Looking ahead: The new normal for UK founders
The age of cheap capital is over. Interest rates are likely to stay elevated, and VC returns on mega-rounds have disappointed. The venture ecosystem has become more disciplined.
This is healthy for the UK founder ecosystem. Here's why:
Capital efficiency breeds resilience: Startups that understand their unit economics from day one survive downturns. They don't face shock when the funding window closes. They adapt, not collapse.
Sustainable business models become default: When founders are forced to think about profitability early, they build businesses that can eventually be profitable. This sounds obvious, but most VC-backed startups were built on the assumption that unit economics would magically improve at scale. They often don't.
Founder ownership and mental health improve: A founder who raised £2m Series A (50% dilution), £8m Series B (another 30% dilution), and then raises Series C has ~8-10% of their own company. That's demoralising. A bootstrapped founder who raised a modest Series A at £1m valuation (keeping 70% ownership) is incentivised to build long-term value, not exit quickly.
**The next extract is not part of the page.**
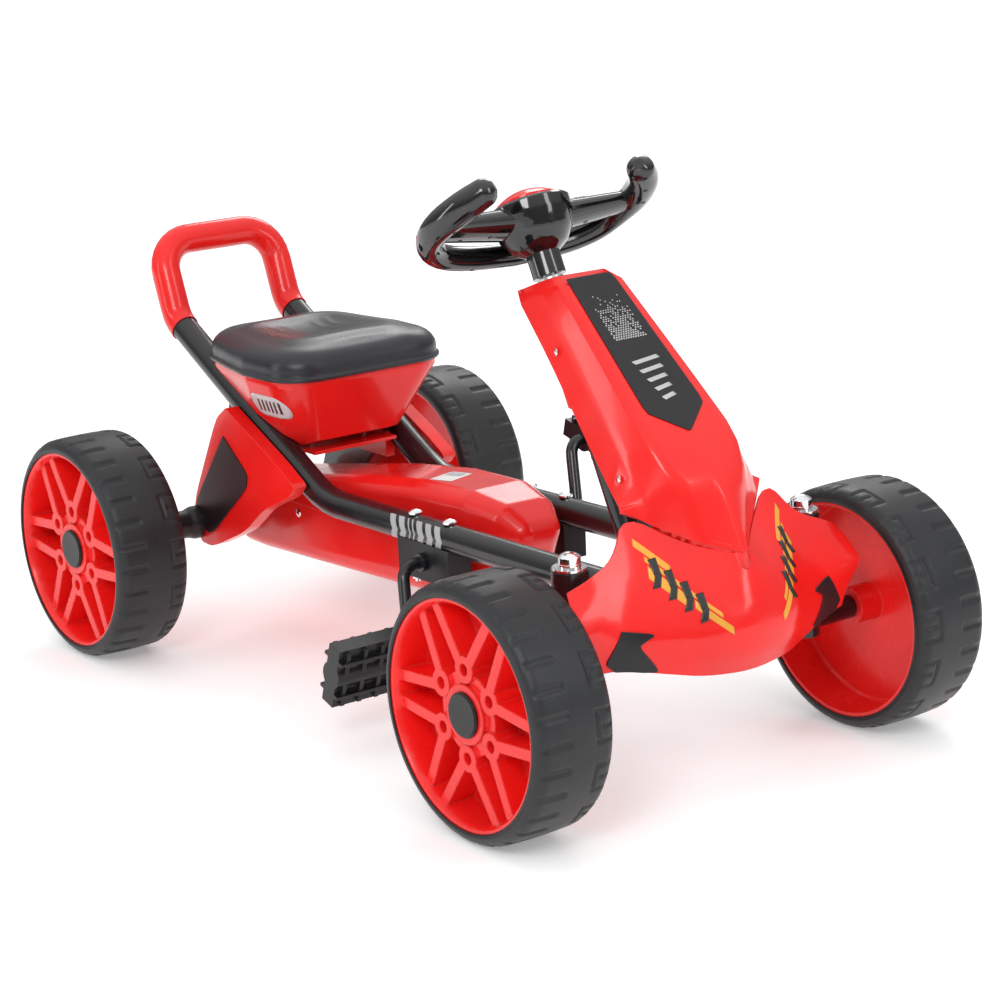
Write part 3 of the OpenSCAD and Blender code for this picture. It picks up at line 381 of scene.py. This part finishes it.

The best founders will still raise capital—but strategically: The trend isn't "no VC ever." It's "no VC unless it's the right capital at the right time." Founders raising from position of strength (with revenue, retention, and a clear cap table strategy) will attract better quality investors who believe in the business, not just the hype.
For UK founders reading this in mid-2026: the pressure to raise capital at all costs is gone. You now have permission to bootstrap, to grow sustainably, to say no to capital that doesn't serve your business. This is a gift. Use it.